Once a darling of Wall Street and the dominant player in China’s e-commerce industry, the tech giant’s growth has slowed amid a weakening Chinese economy and subdued consumer sentiment. Intensifying competition from homegrown upstarts such as PDD Holdings ’ Pinduoduo e-commerce platform and ByteDance’s short-video app Douyin has also pressured Alibaba’s growth momentum.
“Only with competition can we become stronger and allow the industry to remain healthy,” Ma said.
The letter came after Alibaba recently completed a three-year regulatory process in China.
Chinese regulators said in late August that they have completed their monitoring and evaluation of Alibaba after the company was penalized over monopolistic practices in 2021. Over the past three years, the company has been required to submit self-evaluation compliance reports to market regulators.
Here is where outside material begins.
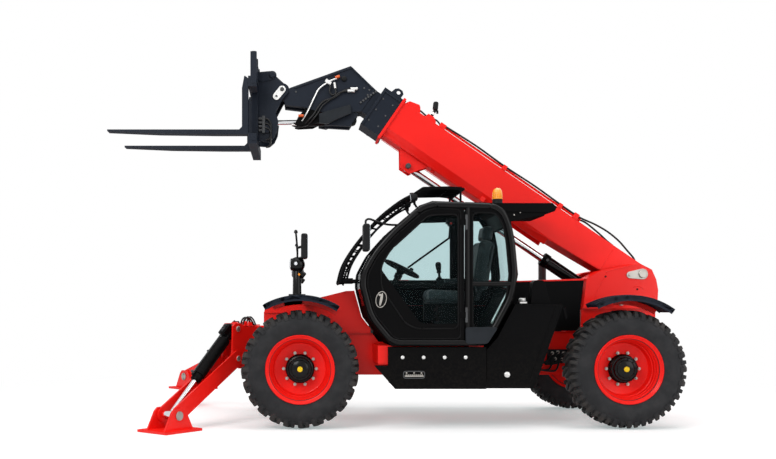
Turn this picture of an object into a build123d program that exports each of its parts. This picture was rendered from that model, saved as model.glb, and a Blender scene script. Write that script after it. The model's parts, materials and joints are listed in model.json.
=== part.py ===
from build123d import *
import math
import os

os.makedirs("parts", exist_ok=True)

# ---------------------------------------------------------------- driving dimensions, mm and degrees
# The frame is +X forward, +Y to the machine's left, +Z up, with Z = 0 on the ground.
front_axle_x = 945
wheelbase = 3300
axle_height = 600
tyre_radius = 600
tyre_width = 400
tread_width = 270
wheel_plane_y = 970
kingpin_y = 800
rim_seat_radius = 305
rim_flange_radius = 350
rim_wall = 14
hub_radius = 145
spindle_radius = 70
kingpin_radius = 28
frame_half_width = 390
rail_thickness = 90
rail_top = 950
rail_bottom = 500
axle_seat_height = 740
cheek_inner_y = 205
cheek_outer_y = 450
boom_angle = 34.4
boom_half_width = 170
boom_wall = 15
inner_half_width = 130
inner_top = 87
inner_bottom = -197
boom_pivot_height = 1587
boom_pin_radius = 45
head_half_width = 140
coupler_gap = 8
coupler_plate = 30
cylinder_pin_radius = 35
lift_barrel_radius = 68
lift_rod_radius = 40
tilt_barrel_radius = 50
tilt_rod_radius = 28
fork_spread = 500
fork_width = 130
fork_thickness = 50
fork_length = 1497.3
hitch_ahead = 267.5     # from the coupler's pin to the back of the fork carriage
carriage_depth = 91
heel_drop = 566         # from the coupler's pin down to the forks' underside
cab_floor = 841
cab_inner_y = 250
cab_outer_y = 1150
cab_wall = 40
cab_rim = 50
door_gap = 5
glass_thickness = 6
pod_outer_y = 1120
pod_wall = 15
fender_radius = 745
fender_thickness = 35
fender_width = 350
leg_angle = 50
leg_pivot_height = 690
leg_run = 860
leg_drop = 530
leg_depth = 170
leg_plate = 20
leg_half_gap = 88
far_leg_raise = 13
nose_front = 390        # ahead of the front axle
nose_back = 170
mount_reach = 600       # how far a stabilizer mount runs in from the leg's pivot
boom_slot = 195         # half the space that the lowered boom needs between the mounts
hinge_radius = 8
ear_half_gap = 55
ear_plate = 25
leg_pin_radius = 30
foot_pin_radius = 28
stab_barrel_radius = 48
stab_rod_radius = 26
pad_length = 480
pad_width = 420
pad_plate = 25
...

Ma reiterated Alibaba’s ambition of being a company that can last 102 years. He urged Alibaba’s employees to not flounder in the midst of challenges and competition.
“The reason we’re Alibaba is because we have idealistic beliefs, we trust the future, believe in the market. We believe that only a company that can create real value for society can keep operating for 102 years,” he said.
Ma himself has kept a low profile since late 2020 when financial affiliate Ant Group called off initial public offerings in Hong Kong and Shanghai that had been on track to raise more than $34 billion.
In a separate internal letter in April, he praised Alibaba’s leadership and its restructuring efforts after the company split the group into six independently run companies.
Alibaba recently completed the conversion of its Hong Kong secondary listing into a primary listing, and on Tuesday was added to a scheme allowing investors in mainland China to trade Hong Kong-listed shares.
Alibaba shares fell 1.2% to 80.60 Hong Kong dollars, or equivalent of US$10.34, by midday Wednesday, after rising 4.2% on Tuesday following the Stock Connect inclusion. The company’s shares are up 6.9% so far this year.